Lo studio proveniente dal Poland’s Optical Gravitational Lensing Experiment (OGLE) effettuato con dati da un telescopio basato in Cile e pubblicato su Nature è importante non tanto per il risultato preso come dato a se stante, cioè che i pianeti erranti di dimensioni gioviane (o più grandi) siano un quarto delle stelle della galassia invece che il doppio come suggeriva lo studio MOA (Microlensing Observations in Astrophysics) della Ohio University, ma proprio perchè si inserisce in una diatriba scientifica che è tutt’altro che conclusa dal nuovo studio.
Innanzitutto voglio tranquillizzare chi sia a digiuno di astronomia, che siano un quarto delle stelle o il doppio i pianeti erranti vista la vastità del cosmo sono un pericolo solo teorico, talmente improbabile come evenienza da essere trascurabile (non che nel caso ci potremmo fare qualcosa a parte emigrare).
Non ho spiegato cosa sia un pianeta errante, credo sia abbastanza intuitivo, si tratta di pianeti che non orbitano attorno a una stella in un sistema solare ma vagano nello spazio interstellare. Vengono espulsi da un sistema solare nelle fasi di formazione, le prime turbolenti fasi di vita di un sistema planetario sono state paragonate alla spaccata nel biliardo con palline spedite da tutte le parti, mentre la maggior parte poi entrano in orbita stabile attorno alla stella alcuni possono essere spinti abbastanza lontano da non essere più catturati dalla sua gravità. Per gli studiosi di cosmologia questi corpi sono importanti perchè una volta individuati possono, tramite la loro traiettoria, risalire al loro sistema di origine e costituiscono un mattone importante nella conoscenza della formazione di quei sistemi.
Come individuare un pianeta errante
Un pianeta è un corpo freddo non emette luce o radiazione in maniera significativa, non è nemmeno concepibile pensare di realizzare un telescopio che permetta di osservarlo direttamente. E allora? Allora la risposta la avete nel nome dei due studi, lente gravitazionale, un effetto previsto dalla Teoria della Relatività generale di Einstein (e sì rispunta sempre, poi ogni tanto tocca leggere un analfabeta in fatto di scienza che per fare il figo su internet avendo mal compreso qualcosa che ha letto dice che è sorpassata o altre amenità del genere) quando un corpo passa davanti a una stella sullo sfondo la deformazione dello spazio provocata dalla sua massa agisce come una lente che fa convergere i raggi e la luminosità aumenta temporaneamente. Quindi nel mondo si stanno moltiplicando gli esperimenti che consistono nel sorvegliare per un lungo periodo di tempo grandi quantità di stelle registrando questi eventi. Se il corpo è di dimensioni terrestri o fino a 10 volte la massa della Terra questo effetto di aumento della luminosità durerà poche ore, nel caso di pianeti giganti anche alcuni giorni.

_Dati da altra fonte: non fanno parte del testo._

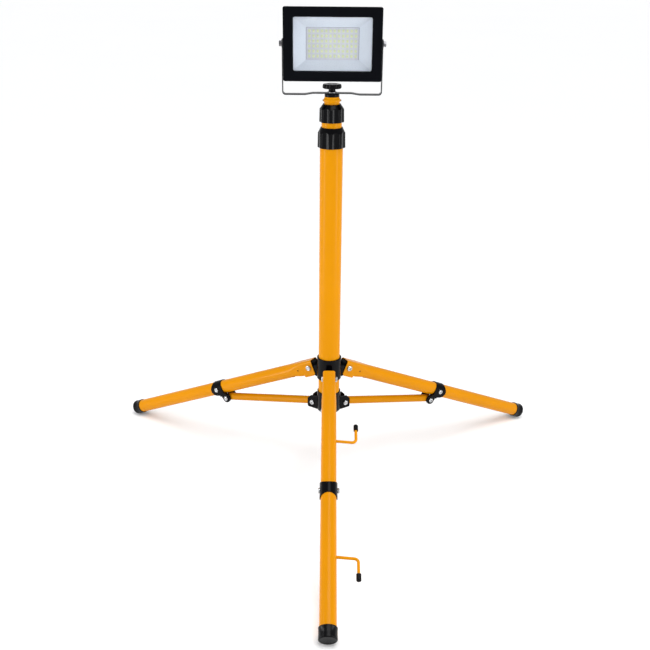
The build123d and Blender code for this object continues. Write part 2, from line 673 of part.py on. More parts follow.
FINS = 17
FIN_PITCH = 9.0
FIN_T = 2.4
with BuildPart() as housing:
    with BuildSketch(lamp_plane(BODY_BACK)):
        RectangleRounded(*BODY, 5)
    extrude(amount=BODY_BACK - BODY_FRONT)
    fillet(housing.faces().sort_by(Axis.Y)[-1].edges(), 2.5)
    with BuildSketch(Plane.YZ):
        with Locations((0, LAMP_Z)):
            Circle(8)
    extrude(amount=BRACKET_X - BRACKET_T / 2 - 0.3, both=True)
    with BuildSketch(lamp_plane(FIN_BACK)):
        with GridLocations(FIN_PITCH, 0, FINS, 1):
            Rectangle(FIN_T, 90)
        with Locations((GLAND_XZ[0], GLAND_XZ[1] - LAMP_Z)):
            Rectangle(30, 26)
    extrude(amount=FIN_BACK - BODY_BACK + 0.5)
    with BuildSketch(lamp_plane(BODY_BACK + 4)):
        with Locations((GLAND_XZ[0], GLAND_XZ[1] - LAMP_Z)):
            Rectangle(33, 29)
    extrude(amount=-FIN_BACK, mode=Mode.SUBTRACT)
    with BuildSketch(lamp_plane(FLOOR_Y)):
        RectangleRounded(BODY[0] - 6, BODY[1] - 6, 3)
        with GridLocations(2 * CORNER[0], 2 * CORNER[1], 2, 2):
            Circle(5, mode=Mode.SUBTRACT)
    extrude(amount=FLOOR_Y - BODY_FRONT, mode=Mode.SUBTRACT)
    with BuildSketch(lamp_plane(FIN_BACK)):
        with GridLocations(2 * CORNER[0], 2 * CORNER[1], 2, 2):
            Circle(2.05)
        with Locations((GLAND_XZ[0], GLAND_XZ[1] - LAMP_Z)):
            Circle(6.05)
        with Locations((GLAND_XZ[0] + 27, GLAND_XZ[1] - LAMP_Z - 16.5)):
            Circle(VENT_R + SEAT_FIT)
    extrude(amount=60, mode=Mode.SUBTRACT)
    with BuildSketch(Plane.YZ):
        with Locations((0, LAMP_Z)):
            Circle(TILT_BOLT_R + SEAT_FIT)
    extrude(amount=100, both=True, mode=Mode.SUBTRACT)
save(housing.part, "lamp_housing")

BOARD = (92.0, 56.0)
APERTURE = (88.0, 52.0)
with BuildPart() as reflector:
    with BuildSketch(lamp_plane(BODY_FRONT - 0.1)):
        RectangleRounded(130.0, 85.0, 3)
    with BuildSketch(lamp_plane(BOARD_Y)):
        RectangleRounded(APERTURE[0] + 1.8, APERTURE[1] + 1.8, 1.2)
    loft()
    with BuildSketch(lamp_plane(BODY_FRONT - 0.1)):
        RectangleRounded(128.4, 83.4, 2.2)
    with BuildSketch(lamp_plane(BOARD_Y)):
        RectangleRounded(APERTURE[0], APERTURE[1], 0.4)
    loft(mode=Mode.SUBTRACT)
save(reflector.part, "reflector")

with BuildPart() as board:
    with BuildSketch(lamp_plane(BOARD_Y + 1.6)):
        RectangleRounded(*BOARD, 2)
    extrude(amount=1.5)
save(board.part, "led_board")

CHIP_COLUMNS = 12
CHIP_ROWS = 6
with BuildPart() as chips:
    with BuildSketch(lamp_plane(BOARD_Y + 0.1)):
        with GridLocations(7.0, 8.0, CHIP_COLUMNS, CHIP_ROWS):
            Rectangle(2.8, 3.5)
    extrude(amount=0.8)
save(chips.part, "led_chips")

with BuildPart() as thermal_pad:
    with BuildSketch(lamp_plane(FLOOR_Y)):
        RectangleRounded(BOARD[0] - 2, BOARD[1] - 2, 2)
    extrude(amount=0.2)
save(thermal_pad.part, "thermal_pad")

with BuildPart() as driver:
    with BuildSketch(lamp_plane(FLOOR_Y)):
        with Locations((62, 0)):
            Rectangle(16, 50)
    extrude(amount=1.6)
    with BuildSketch(lamp_plane(FLOOR_Y - 1.6)):
        with Locations((66, 14), (66, -2), (67, -17)):
            Rectangle(6, 9)
    extrude(amount=5)
save(driver.part, "led_driver")

with BuildPart() as cover_screws:
    with BuildSketch(lamp_plane(BODY_BACK + 2.6)):
        with GridLocations(2 * CORNER[0], 2 * CORNER[1], 2, 2):
            Circle(COVER_SCREW_R)
    extrude(amount=2.6)
    with BuildSketch(lamp_plane(BODY_BACK)):
        with GridLocations(2 * CORNER[0], 2 * CORNER[1], 2, 2):
            Circle(1.9)
    extrude(amount=BODY_BACK - BODY_FRONT + 4.5)
save(cover_screws.part, "cover_screws")

CORD_R = 3.7
with BuildPart() as gland:
    with BuildSketch(lamp_plane(BODY_BACK + 4)):
        with Locations((GLAND_XZ[0], GLAND_XZ[1] - LAMP_Z)):
            Circle(6)
    extrude(amount=7)
    with BuildSketch(lamp_plane(BODY_BACK + 9)):
        with Locations((GLAND_XZ[0], GLAND_XZ[1] - LAMP_Z)):
            RegularPolygon(9, 6)
    extrude(amount=5)
    with BuildSketch(lamp_plane(BODY_BACK + 16)):
        with Locations((GLAND_XZ[0], GLAND_XZ[1] - LAMP_Z)):
            Circle(6)
    extrude(amount=7)
    with BuildSketch(lamp_plane(BODY_BACK + 17)):
        with Locations((GLAND_XZ[0], GLAND_XZ[1] - LAMP_Z)):
            Circle(CORD_R)
    extrude(amount=40, mode=Mode.SUBTRACT)
save(gland.part, "cable_gland")

with BuildPart() as gland_nut:
    with BuildSketch(lamp_plane(BODY_BACK + 20)):
        with Locations((GLAND_XZ[0], GLAND_XZ[1] - LAMP_Z)):
            Circle(8.2)
    extrude(amount=10.8)
    fillet(gland_nut.edges().group_by(Axis.Y)[-1], 2.5)
    with BuildSketch(lamp_plane(BODY_BACK + 16)):
        with Locations((GLAND_XZ[0], GLAND_XZ[1] - LAMP_Z)):
            Circle(6.05)
    extrude(amount=20, mode=Mode.SUBTRACT)
    with BuildSketch(lamp_plane(BODY_BACK + 20)):
        with Locations((GLAND_XZ[0], GLAND_XZ[1] - LAMP_Z)):
            Circle(CORD_R)
    extrude(amount=20, mode=Mode.SUBTRACT)
save(gland_nut.part, "gland_nut")

with BuildPart() as vent:
    with BuildSketch(lamp_plane(BODY_BACK)):
        with Locations((GLAND_XZ[0] + 27, GLAND_XZ[1] - LAMP_Z - 16.5)):
            Circle(VENT_R)
    extrude(amount=4)
    with BuildSketch(lamp_plane(BODY_BACK + 3)):
        with Locations((GLAND_XZ[0] + 27, GLAND_XZ[1] - LAMP_Z - 16.5)):
            Circle(5)
    extrude(amount=3)
save(vent.part, "breather_vent")

WASHER_T = 0.7
arm_face = BRACKET_X + BRACKET_T / 2
with BuildPart() as tilt_bolts:
    for way in (1, -1):
        with BuildSketch(Plane(origin=(way * (BODY[0] / 2 - 3.5), 0, LAMP_Z), z_dir=(way, 0, 0))):
            Circle(TILT_BOLT_R)
        extrude(amount=arm_face + WASHER_T - BODY[0] / 2 + 3.5)
        with BuildSketch(Plane(origin=(way * (arm_face + WASHER_T), 0, LAMP_Z), z_dir=(way, 0, 0))):
            RegularPolygon(5.6, 6)
        extrude(amount=4.2)
save(tilt_bolts.part, "tilt_bolts")

with BuildPart() as tilt_washers:
    for way in (1, -1):
        with BuildSketch(Plane(origin=(way * arm_face, 0, LAMP_Z), z_dir=(way, 0, 0))):
            Circle(6.5)
            Circle(TILT_BOLT_R + SEAT_FIT, mode=Mode.SUBTRACT)
        extrude(amount=WASHER_T - 0.05)
save(tilt_washers.part, "tilt_washers")
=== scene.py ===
import json
import math

import bmesh
import bpy
from mathutils import Matrix, Vector


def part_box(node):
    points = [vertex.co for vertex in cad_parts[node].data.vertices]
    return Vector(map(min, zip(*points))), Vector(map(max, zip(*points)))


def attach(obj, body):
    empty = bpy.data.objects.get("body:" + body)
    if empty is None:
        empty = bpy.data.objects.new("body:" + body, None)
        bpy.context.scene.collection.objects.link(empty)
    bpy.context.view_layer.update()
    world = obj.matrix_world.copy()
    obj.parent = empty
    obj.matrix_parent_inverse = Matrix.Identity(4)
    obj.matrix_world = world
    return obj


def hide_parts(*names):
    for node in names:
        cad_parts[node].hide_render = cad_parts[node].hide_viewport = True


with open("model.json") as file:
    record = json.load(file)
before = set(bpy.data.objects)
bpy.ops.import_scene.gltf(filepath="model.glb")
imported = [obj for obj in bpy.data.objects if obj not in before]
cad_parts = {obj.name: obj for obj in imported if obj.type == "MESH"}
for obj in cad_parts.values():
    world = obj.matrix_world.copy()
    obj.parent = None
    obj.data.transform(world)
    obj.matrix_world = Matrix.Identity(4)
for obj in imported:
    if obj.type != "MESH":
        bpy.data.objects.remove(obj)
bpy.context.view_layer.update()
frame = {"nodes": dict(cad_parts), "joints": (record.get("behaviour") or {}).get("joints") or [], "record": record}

MM = 0.001
LEGS = {"front": -90.0, "right": 30.0, "left": 150.0}
UP = Vector((0, 0, 1))

# ---------------------------------------------------------------- CAD dimensions used again here, in mm
LEG_ANGLE = 25.0                        # legs below level, in degrees
LEG_R = 13.5
HUB_PIVOT_R = 38.4                      # leg pivots from the mast's axis
HUB_RISE = 29.0                         # top of the hub above the leg pivot
BASE_DROP = 71.0                        # base pivots below the hub's
BASE_PIVOT_R = 30.2                     # strut pivots from the mast's axis
BASE_EAR = 11.5                         # half width of the base collar's clevises
CHEEK = 11.5                            # half width of the leg's fork
CHEEK_WALL = 1.5
CLAMP_BOLT = (242.0, 0.0, 15.35)        # along the leg, above its centre line, half width
STRUT_BOLT = (229.0, -22.5, 12.1)
HEAD_R, HEAD_T = 4.6, 2.8               # bolt heads and nuts of the clamps, struts and base
NUT_R, NUT_T = 4.9, 3.4
BOLT_R = 2.5
PIVOT_R = 3.0                           # leg pivot pins and the lamp's tilt bolts
CAP_START, CAP_END, CAP_R = 482.0, 502.0, 15.0
WASHER_T = 0.7
DIMPLE_ALONG = 27.0                     # pressed mark where the fork opens out of the tube; drawn as a flat black disc, painted shade of the dent
DIMPLE_BELOW = 0.5
INNER_R, NECK_R, INNER_WALL = 14.25, 12.6, 1.5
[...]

La discrepanza dei risultati tra OGLE e MOA
Se l’unico modo che abbiamo per “indovinare” le caratteristiche del corpo che provoca l’effetto lente gravitazione è la variazione di luminosità di una debole stella si capisce quanto sia difficile effettuare la misurazione, ma c’è di più, anche a parità di dati rivelati la metodologia di interpretazione può variare, ad esempio una delle ipotesi per spiegare la grossa discrepanza tra il nuovo esperimento e il MOA è che i polacchi abbiano considerato nane brune (dunque non pianeti) oggetti che nello studio americano sono stati classificati come pianeti erranti giganti. Gli americani non vacillano e stanno coi loro dati, i polacchi hanno intitolato il loro studio “No large population of unbound or wide-orbit Jupiter-mass planets” rivelando una volontà abbastanza esplicita, iniziando con quell’avverbio di negazione, di volersi riferire allo studio precedente e smentirlo, tanto è vero che nel titolo stesso non si fa riferimento all’altro risultato, che i pianeti erranti di tipo terrestre sarebbero numerosi almeno quanto le stelle, anche se questo dato va confermato perchè per ovvi motivi nella rilevazione di pianeti più piccoli la possibilità di errore è più grande.
Infine una curiosità: alcuni scienziati speculano che un pianeta errante potrebbe essere un posto non proibitivo per la vita, ad esempio il calore proveniente dal decadimento di elementi radioattivi al suo interno potrebbe rimanere intrappolato da una crosta ghiacciata o da una densa atmosfera di idrogeno.